Patricia Frontain Directs ‘Surviving the Sleepover’ For Lifetime

Director Patricia Frontain mined her own teenage memories to dial up the humanity in Lifetime’s Surviving the Sleepover

“It’s about a new girl in town who is invited to a sleepover, and things go wrong,” she says. “I was once a new girl — I moved from New York City to a tiny town in Texas.” 

Premiering at 7pm (CDT) on Saturday, March 23, Surviving the Sleepover is the second feature Frontain has directed for the channel. The thriller features an ensemble cast starring Sloan Mannino, Dawn Marie, Jenna Hogan, Joshua Bertell, and Sage Moore.

The story begins with a prank at a high school slumber party. Targeting the newbie, initiated by the popular girl, it feeds a group mentality that escalates throughout the film. 

Recalling similar situations that she faced back in the day, Frontain decided to paint this scenario in rich tones. “I didn’t want it to be a black-and-white objective morality,” she says. “I wanted to humanize the mean characters to find out what motivates them and why they feel compelled to always be on top.”

The approach helped her cut a new path through familiar territory and, in particular, avoid the temptation to merely recreate existing films like Mean Girls.

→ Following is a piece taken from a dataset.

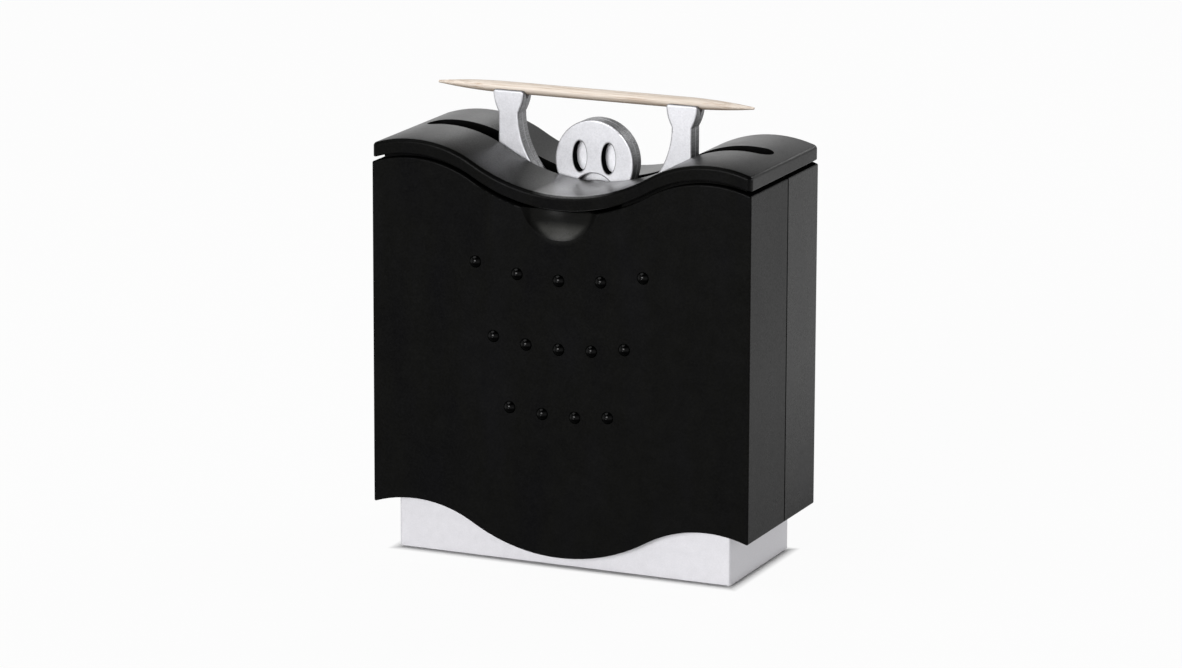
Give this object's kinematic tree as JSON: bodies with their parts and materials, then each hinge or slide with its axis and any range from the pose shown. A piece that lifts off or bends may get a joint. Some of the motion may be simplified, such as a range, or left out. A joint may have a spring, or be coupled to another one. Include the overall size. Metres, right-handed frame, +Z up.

“Of course, Mean Girls is really funny,” Frontain says. “But I wanted to explain that these characters are multifaceted — that they have lives and feelings — and maybe help the viewer be more sympathetic.”

“Girls can be very, very mean to anybody who’s different and they’re so afraid of their own insecurities,” she continues.




Frontain helped the cast do their parts by doubling-up on a particular phase of preproduction, which began last October.  

“I spent 15 hours at the wardrobe fitting and tried to have related characters in at the same time,” she says. “I had the four ‘mean girls’ in together, I let the mother and daughter figure out their dynamics, and I talked to the actors individually.”

When it came to roll (one camera for every scene), Frontain worked with Director of Photography Hana Kitasei, who she recognized as a “fantastic” talent during their first pre-production meeting. “I thought we were going to get into shooting and vision, and she said ‘no, no, no. we’re going to get to know each other and understand why you’re drawn to certain scenes,’” Frontain recalls. 

As the pair explored the Los Angeles home where most of the action would be filmed, Frontain was thrilled to witness Kitasei’s technique in action. “Hanna said, ‘I imagine it black and then I put the lights in in my head,’” Frontain recalls. “She also pointed out a white fence — one that I hadn’t even noticed — and said, ‘that will reflect and be beautiful.’”



Patricia Frontain, 2024 (Photo: Dan Patton)

Before assuming the helm of Surviving the Sleepover, Frontain directed Twisted Sister, starring Mena Suvari, for Lifetime in 2023. Later that year, she decided to say goodbye to NBC’s Chicago PD, where she spent eleven years as script supervisor, and pursue directing full time. This month, she travels to Montana to begin pre-production for her next Lifetime feature, a thriller. 

Frontain also runs the nonprofit Patrick Lives On, which she founded in 2015 after her son Patrick was killed in an act of senseless violence. With help from several One Chicago actors, the organization hosts variety of shows and film festivals to raise funds for after-school programs designed to keep kids away from gangs, guns and violence. 

Although she has never been short of professional confidence — Frontain is a former theater actor who has performed at the Cleveland Playhouse, Milwaukee Repertory Theater, the Actors Theatre of Louisville and dozens of other stages — she says that the abundance of recent projects has allowed her to begin “trusting myself more.” 

“You don’t have time to second-guess because you’re making a lot of decisions and you’re making them fast,” she says. “Like all Directors, I want to continue learning and get better with each project.”